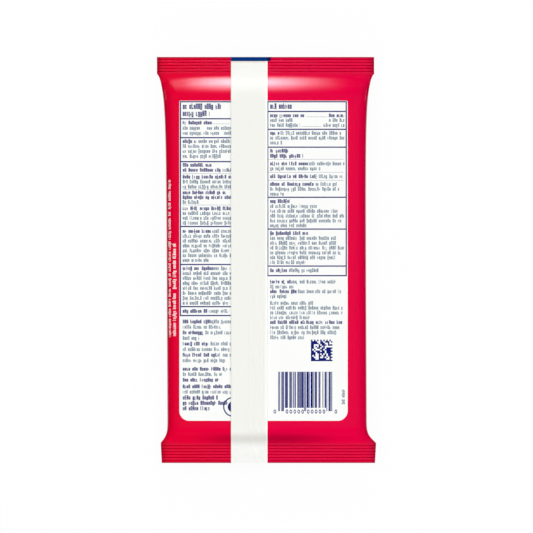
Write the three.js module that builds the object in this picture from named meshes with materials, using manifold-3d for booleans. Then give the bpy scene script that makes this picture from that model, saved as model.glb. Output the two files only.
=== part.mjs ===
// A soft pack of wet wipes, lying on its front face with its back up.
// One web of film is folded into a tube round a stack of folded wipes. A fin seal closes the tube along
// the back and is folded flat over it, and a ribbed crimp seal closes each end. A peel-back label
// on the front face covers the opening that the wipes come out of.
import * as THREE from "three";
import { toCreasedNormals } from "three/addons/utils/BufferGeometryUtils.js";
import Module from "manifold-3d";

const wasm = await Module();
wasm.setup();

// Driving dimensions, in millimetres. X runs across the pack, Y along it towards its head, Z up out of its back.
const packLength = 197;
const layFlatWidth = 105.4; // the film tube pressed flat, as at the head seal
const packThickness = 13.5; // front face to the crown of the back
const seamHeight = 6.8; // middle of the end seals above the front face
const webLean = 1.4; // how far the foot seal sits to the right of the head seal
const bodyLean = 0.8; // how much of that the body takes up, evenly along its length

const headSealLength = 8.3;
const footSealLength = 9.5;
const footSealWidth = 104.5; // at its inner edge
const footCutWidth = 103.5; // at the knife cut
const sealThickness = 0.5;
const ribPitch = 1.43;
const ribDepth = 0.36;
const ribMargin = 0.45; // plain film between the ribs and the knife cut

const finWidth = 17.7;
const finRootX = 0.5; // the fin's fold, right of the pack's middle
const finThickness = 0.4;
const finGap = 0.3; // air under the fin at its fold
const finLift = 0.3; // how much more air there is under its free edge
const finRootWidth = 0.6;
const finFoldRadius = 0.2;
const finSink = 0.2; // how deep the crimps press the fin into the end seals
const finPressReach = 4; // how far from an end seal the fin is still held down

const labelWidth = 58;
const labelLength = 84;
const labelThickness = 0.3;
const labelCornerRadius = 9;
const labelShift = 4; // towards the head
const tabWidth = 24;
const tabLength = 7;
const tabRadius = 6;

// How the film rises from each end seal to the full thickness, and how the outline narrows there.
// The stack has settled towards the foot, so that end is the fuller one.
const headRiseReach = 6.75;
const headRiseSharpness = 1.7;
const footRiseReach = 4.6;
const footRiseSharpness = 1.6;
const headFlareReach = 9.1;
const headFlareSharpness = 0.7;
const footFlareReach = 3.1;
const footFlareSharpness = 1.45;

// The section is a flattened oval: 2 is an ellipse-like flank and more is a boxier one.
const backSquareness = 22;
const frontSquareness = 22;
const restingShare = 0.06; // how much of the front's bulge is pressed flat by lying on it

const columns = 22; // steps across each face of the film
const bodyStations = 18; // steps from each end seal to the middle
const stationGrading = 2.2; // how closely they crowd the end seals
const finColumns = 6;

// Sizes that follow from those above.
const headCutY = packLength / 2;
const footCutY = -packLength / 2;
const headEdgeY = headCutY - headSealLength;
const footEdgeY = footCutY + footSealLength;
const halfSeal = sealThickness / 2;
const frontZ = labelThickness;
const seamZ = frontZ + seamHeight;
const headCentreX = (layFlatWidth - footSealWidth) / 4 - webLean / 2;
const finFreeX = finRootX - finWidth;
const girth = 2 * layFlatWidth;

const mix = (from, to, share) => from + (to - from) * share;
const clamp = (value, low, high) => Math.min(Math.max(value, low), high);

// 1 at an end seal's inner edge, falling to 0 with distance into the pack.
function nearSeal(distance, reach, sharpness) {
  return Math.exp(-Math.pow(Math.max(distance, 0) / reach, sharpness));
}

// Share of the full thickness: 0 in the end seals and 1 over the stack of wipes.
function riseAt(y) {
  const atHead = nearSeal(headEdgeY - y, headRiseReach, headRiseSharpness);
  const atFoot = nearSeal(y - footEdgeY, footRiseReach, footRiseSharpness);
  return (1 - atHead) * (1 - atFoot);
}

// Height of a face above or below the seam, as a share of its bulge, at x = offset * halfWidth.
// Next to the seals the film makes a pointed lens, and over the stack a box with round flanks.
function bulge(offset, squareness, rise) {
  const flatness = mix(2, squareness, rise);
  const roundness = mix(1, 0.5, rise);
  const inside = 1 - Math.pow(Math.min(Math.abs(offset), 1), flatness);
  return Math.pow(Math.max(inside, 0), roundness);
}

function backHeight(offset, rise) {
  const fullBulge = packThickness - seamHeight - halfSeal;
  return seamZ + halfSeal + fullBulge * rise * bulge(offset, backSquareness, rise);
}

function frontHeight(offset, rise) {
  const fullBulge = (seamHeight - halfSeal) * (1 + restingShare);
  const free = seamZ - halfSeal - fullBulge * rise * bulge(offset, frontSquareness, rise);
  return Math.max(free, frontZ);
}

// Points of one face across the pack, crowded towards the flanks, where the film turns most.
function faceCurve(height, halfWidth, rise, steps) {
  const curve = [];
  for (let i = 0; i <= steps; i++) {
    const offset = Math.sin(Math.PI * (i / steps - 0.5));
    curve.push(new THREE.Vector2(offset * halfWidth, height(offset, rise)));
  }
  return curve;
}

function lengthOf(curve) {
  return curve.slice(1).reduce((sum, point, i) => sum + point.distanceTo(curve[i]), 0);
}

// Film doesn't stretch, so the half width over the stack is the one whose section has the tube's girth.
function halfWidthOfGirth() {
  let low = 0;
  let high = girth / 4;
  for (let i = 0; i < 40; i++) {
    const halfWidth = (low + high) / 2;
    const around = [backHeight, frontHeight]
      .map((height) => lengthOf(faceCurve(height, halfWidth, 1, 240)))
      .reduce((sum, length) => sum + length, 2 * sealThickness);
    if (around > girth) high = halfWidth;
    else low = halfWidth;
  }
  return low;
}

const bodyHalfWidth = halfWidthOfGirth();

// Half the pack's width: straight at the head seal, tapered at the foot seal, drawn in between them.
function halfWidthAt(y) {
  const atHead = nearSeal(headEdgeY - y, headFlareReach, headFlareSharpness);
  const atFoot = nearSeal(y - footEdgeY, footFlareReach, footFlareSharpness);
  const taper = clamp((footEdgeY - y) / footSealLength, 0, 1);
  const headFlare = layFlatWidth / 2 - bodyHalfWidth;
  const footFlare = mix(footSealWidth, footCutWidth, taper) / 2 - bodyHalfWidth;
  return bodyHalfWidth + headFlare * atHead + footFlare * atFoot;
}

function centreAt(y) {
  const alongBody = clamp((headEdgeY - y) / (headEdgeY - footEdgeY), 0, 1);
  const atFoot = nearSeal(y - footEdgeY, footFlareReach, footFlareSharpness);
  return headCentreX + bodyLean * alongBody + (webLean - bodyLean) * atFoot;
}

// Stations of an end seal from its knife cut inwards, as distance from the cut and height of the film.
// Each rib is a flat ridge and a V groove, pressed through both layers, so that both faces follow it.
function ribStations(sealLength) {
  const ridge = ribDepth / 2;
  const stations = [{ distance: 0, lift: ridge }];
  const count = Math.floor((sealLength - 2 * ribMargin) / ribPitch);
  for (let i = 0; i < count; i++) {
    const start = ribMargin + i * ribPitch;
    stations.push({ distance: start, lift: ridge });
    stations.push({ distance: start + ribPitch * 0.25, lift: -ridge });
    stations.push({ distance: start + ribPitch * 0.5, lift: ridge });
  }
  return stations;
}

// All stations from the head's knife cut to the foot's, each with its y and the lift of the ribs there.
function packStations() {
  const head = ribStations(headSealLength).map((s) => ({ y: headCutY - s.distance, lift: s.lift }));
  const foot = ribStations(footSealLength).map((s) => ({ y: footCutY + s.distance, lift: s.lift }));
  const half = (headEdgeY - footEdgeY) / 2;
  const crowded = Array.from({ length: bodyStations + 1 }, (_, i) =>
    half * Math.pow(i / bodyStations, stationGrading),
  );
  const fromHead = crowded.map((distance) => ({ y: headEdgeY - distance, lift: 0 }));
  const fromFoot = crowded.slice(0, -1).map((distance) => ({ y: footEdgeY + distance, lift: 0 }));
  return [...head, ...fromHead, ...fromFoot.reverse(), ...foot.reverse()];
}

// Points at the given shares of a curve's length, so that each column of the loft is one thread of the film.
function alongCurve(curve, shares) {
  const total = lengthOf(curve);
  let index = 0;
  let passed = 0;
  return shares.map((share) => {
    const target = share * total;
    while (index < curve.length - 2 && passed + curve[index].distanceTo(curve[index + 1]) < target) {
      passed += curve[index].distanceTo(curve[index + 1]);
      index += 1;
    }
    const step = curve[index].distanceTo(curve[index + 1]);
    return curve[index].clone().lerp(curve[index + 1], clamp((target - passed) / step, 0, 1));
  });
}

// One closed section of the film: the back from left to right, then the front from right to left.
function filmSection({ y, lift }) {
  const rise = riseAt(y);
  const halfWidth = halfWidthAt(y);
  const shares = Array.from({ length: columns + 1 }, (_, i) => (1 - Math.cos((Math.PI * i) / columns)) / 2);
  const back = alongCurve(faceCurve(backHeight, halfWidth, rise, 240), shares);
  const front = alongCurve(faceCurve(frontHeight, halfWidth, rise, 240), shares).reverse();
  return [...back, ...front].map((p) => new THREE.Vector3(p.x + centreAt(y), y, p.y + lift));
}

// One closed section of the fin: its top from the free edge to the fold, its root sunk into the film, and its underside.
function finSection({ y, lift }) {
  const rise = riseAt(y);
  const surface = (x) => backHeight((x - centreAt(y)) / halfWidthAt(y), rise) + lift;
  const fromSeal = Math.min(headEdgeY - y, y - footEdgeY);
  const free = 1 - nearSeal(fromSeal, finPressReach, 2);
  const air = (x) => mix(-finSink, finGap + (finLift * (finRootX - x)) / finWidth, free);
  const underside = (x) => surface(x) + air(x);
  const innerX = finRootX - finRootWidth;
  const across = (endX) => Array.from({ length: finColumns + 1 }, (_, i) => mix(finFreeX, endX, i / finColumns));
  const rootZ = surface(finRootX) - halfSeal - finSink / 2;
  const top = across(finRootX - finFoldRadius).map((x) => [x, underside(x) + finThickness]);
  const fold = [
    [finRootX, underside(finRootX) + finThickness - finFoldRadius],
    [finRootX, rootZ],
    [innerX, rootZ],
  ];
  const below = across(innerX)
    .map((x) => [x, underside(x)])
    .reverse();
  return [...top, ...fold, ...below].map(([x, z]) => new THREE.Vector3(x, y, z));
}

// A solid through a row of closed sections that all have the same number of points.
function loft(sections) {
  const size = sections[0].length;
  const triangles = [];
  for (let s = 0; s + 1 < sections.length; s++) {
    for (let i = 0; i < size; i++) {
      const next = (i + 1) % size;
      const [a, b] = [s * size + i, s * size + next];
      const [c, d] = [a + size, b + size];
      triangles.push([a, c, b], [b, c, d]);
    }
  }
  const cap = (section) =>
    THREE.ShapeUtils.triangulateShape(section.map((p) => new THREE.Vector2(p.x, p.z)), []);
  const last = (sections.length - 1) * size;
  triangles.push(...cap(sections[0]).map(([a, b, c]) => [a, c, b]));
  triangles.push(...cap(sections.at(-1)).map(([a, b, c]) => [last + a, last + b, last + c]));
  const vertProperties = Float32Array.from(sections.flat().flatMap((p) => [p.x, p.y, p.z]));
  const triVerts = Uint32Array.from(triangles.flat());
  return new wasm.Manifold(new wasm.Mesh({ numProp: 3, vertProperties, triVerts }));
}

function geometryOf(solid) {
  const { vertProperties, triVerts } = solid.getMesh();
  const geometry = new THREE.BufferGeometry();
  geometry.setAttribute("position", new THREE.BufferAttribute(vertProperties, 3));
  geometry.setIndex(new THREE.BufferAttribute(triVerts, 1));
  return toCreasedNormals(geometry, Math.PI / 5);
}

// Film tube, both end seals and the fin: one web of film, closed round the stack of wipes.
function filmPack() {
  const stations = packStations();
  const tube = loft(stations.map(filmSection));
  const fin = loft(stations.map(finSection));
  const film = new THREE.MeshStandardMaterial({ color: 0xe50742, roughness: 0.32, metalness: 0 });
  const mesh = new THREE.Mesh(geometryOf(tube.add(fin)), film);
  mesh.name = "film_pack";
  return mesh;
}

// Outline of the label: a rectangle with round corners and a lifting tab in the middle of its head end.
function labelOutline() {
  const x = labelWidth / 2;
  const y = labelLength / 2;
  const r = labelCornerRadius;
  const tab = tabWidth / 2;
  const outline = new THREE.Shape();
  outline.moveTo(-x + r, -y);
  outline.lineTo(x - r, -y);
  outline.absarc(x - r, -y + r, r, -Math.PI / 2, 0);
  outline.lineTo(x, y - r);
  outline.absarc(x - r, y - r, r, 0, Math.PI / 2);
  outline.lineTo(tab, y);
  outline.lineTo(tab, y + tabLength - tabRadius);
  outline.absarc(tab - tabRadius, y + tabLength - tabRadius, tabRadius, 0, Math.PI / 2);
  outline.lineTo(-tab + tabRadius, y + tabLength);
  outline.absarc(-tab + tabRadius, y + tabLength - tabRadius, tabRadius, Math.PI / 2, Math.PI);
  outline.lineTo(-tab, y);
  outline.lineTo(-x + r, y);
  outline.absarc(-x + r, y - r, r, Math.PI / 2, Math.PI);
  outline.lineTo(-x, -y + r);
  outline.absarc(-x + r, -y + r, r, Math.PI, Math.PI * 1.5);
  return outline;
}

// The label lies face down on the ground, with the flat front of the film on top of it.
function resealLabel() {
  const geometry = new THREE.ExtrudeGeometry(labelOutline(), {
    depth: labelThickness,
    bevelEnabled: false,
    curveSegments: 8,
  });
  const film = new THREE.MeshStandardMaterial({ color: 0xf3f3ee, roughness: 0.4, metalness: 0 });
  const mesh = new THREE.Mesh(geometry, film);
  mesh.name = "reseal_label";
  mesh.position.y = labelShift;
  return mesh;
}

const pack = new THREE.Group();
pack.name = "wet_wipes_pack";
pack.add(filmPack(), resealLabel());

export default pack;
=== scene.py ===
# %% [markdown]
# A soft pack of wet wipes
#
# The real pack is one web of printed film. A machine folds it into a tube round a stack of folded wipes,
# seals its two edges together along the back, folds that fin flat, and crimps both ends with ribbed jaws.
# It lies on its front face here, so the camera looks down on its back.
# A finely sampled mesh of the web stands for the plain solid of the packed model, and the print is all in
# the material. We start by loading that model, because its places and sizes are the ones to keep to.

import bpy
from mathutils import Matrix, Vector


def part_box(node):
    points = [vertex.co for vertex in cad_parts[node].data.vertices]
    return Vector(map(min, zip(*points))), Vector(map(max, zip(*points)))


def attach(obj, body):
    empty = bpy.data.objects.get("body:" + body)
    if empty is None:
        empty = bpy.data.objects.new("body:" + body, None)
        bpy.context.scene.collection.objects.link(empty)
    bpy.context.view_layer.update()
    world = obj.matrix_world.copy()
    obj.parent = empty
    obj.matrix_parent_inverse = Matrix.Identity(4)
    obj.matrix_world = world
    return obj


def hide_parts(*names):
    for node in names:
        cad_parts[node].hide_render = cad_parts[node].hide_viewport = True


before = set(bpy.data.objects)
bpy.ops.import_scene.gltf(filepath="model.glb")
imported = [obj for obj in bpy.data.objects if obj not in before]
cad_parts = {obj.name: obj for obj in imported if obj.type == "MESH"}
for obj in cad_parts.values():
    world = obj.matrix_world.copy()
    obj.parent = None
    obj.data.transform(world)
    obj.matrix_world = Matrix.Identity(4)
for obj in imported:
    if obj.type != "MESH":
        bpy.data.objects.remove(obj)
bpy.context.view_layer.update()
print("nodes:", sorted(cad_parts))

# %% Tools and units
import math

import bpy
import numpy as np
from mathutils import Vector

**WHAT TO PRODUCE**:
Extract verbatim only those lines that run from the line with "const pack = new THREE.Group();" to the line with "from mathutils import Matrix, Vector", inclusive.

**RESULT FOR THIS EXERCISE**:
const pack = new THREE.Group();
pack.name = "wet_wipes_pack";
pack.add(filmPack(), resealLabel());

export default pack;
=== scene.py ===
# %% [markdown]
# A soft pack of wet wipes
#
# The real pack is one web of printed film. A machine folds it into a tube round a stack of folded wipes,
# seals its two edges together along the back, folds that fin flat, and crimps both ends with ribbed jaws.
# It lies on its front face here, so the camera looks down on its back.
# A finely sampled mesh of the web stands for the plain solid of the packed model, and the print is all in
# the material. We start by loading that model, because its places and sizes are the ones to keep to.

import bpy
from mathutils import Matrix, Vector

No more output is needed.